Friday, 18 April 2014

Boats and Bridges: A Stupid Cliche

Recently I've been playing a lot of Eternal Sonata on the PS3 and there's a little RPG cliche that pisses me off a little more than I think it should.

As you can tell from the title, bridges and boats are quite possible the dumbest cliche in all of RPG history.  It's just a crap excuse for the developer of whatever game to throw some stupid crap enemy at you, split the party or bring the plot to a screeching halt.

Take Eternal Sonata for example
At one point in the game you fight this fat dude called Tuba on a big rickety bridge.  When you win the fight he doesn't just die like every other boss, he decides to suicide himself and smashes the bridge in half sending your party into the depths below.  This is a load of total bollocks because it's just a crap excuse to have your party split up and forces you to use some of the shittier characters for no good reason.

Eternal Sonata isn't the only game that does this but if you see a big ass bridge in an RPG, you can bet your ass some bullshit is going to follow.

However I can't think of so many games with bullshit bridges, but boats are on a whole different level of arse.  Final Fantasy X is a great example of everything wrong with boats in RPGs

This boat is EASILY one of the most boring sections of the whole damn game.  The plot to Final Fantasy X isn't exactly the best written thing on the face of the earth, but it comes to a screeching halt when you get on the S.S. Liki.  You run around and just listen to people chat about stupid shit for about 10 or 15 minutes and you get some crappy cutscene with Tidus trying to put the moves on Yuna and failing in his usual awkward way.
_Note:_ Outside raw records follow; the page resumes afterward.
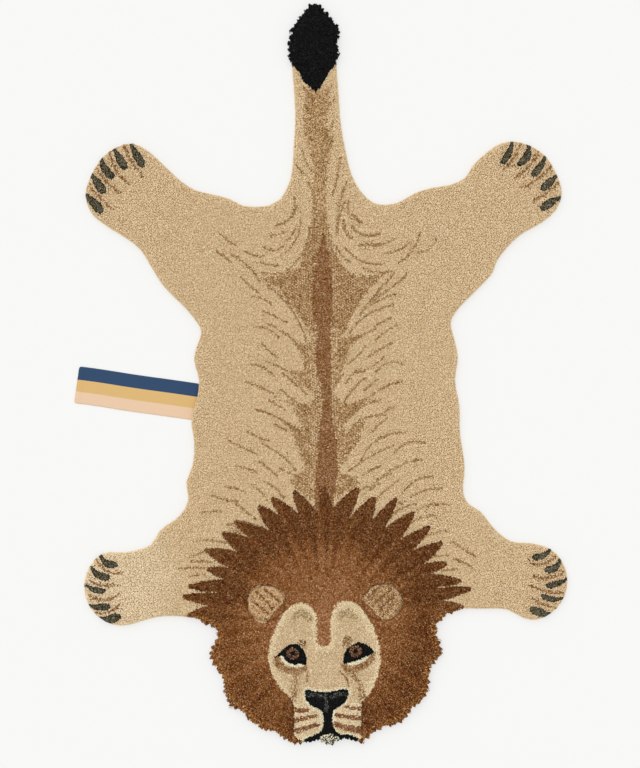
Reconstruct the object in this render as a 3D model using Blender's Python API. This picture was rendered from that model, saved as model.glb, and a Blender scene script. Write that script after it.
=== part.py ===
"""A lion shaped rug for a child's room, lying flat: one tufted piece with a cut pile, and a sewn-in side label.

Metres, +Z up. The tail points along +Y and the head along -Y, and the floor is at z = 0.
"""

import math
import random
from collections import namedtuple

import bmesh
import bpy
from mathutils import Vector
from mathutils.geometry import delaunay_2d_cdt
from mathutils.kdtree import KDTree

# Pile heights above the floor
BODY_PILE = 0.014
MANE_PILE = 0.021
TAIL_TIP_PILE = 0.019

# Where the pile changes height, and how softly
BLACK_TAIL_START = 0.640  # along Y
MANE_BASE_REACH = 0.246  # from the middle of the head, on the side of the body
SHOULDER_LINE = -0.496  # along Y: below it the mane reaches the rug's edge
MANE_OUTER_REACH = 0.300
SLOPE = 0.018

# The edge and the locks that hang over it
EDGE_STEP = 0.016  # between points along a smooth edge
LOCK_STEP = 0.0056  # from the root of a lock to its tip, along a shaggy edge
LOCK_REACH = 0.0078
LOCK_LEAN = 0.0026
LOCK_SPREAD = 0.42  # how unequal the locks are
LOCK_SEED = 11

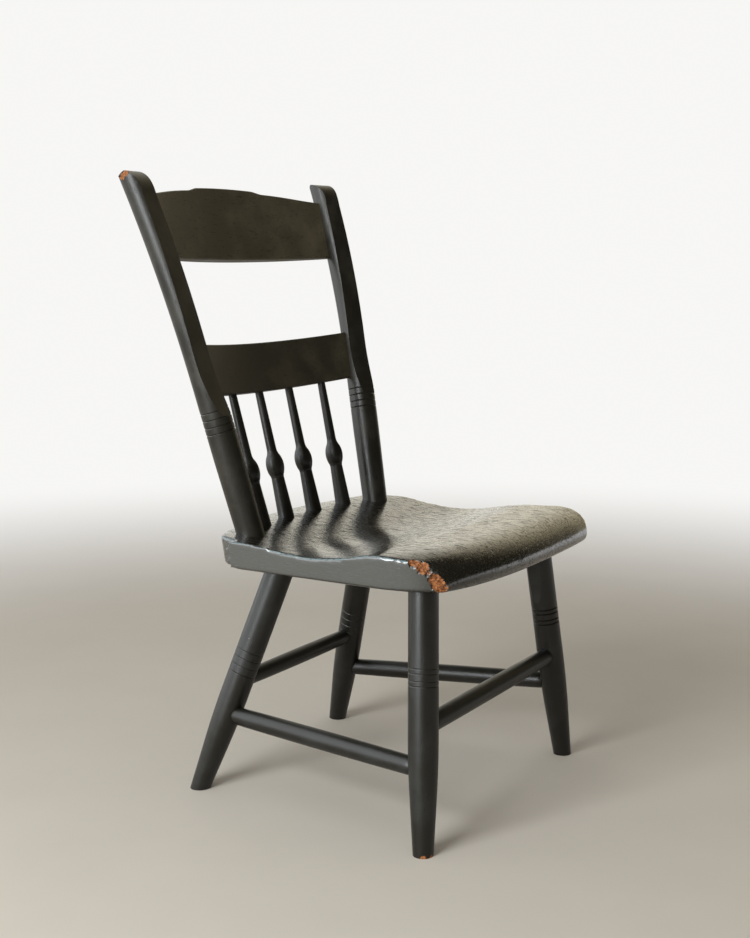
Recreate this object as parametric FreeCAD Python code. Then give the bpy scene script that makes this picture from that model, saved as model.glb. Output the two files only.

Then, for reasons, Sin (the big bad) just shows up and you have to fight him.  The boss fight isn't even remotely challenging and he can't even really attack you.  He just throws stupid little grasshoppers at you and you have to fend them off while Wakka kills the big fin with a beach ball.  What's even worse is that if you have some time to kill, you can really fuck the rest of the game by farming AP off the little grasshopper things (yes, I know they are called Sin Spawn, shut up)

But every RPG boat section is like this.  You do a bunch of shit on the boat that no one cares about and then you fight some kind of crap aquatic enemy like a giant squid or a big crab or some shit.  If no that, then a ghost ship turns up and you have to run around ANOTHER boring ass boat filled with stupid ghosts and other cliche undead nonsense.

Fuck boats
Fuck big ass bridges
Come up with some new terrible situation for a party to go through.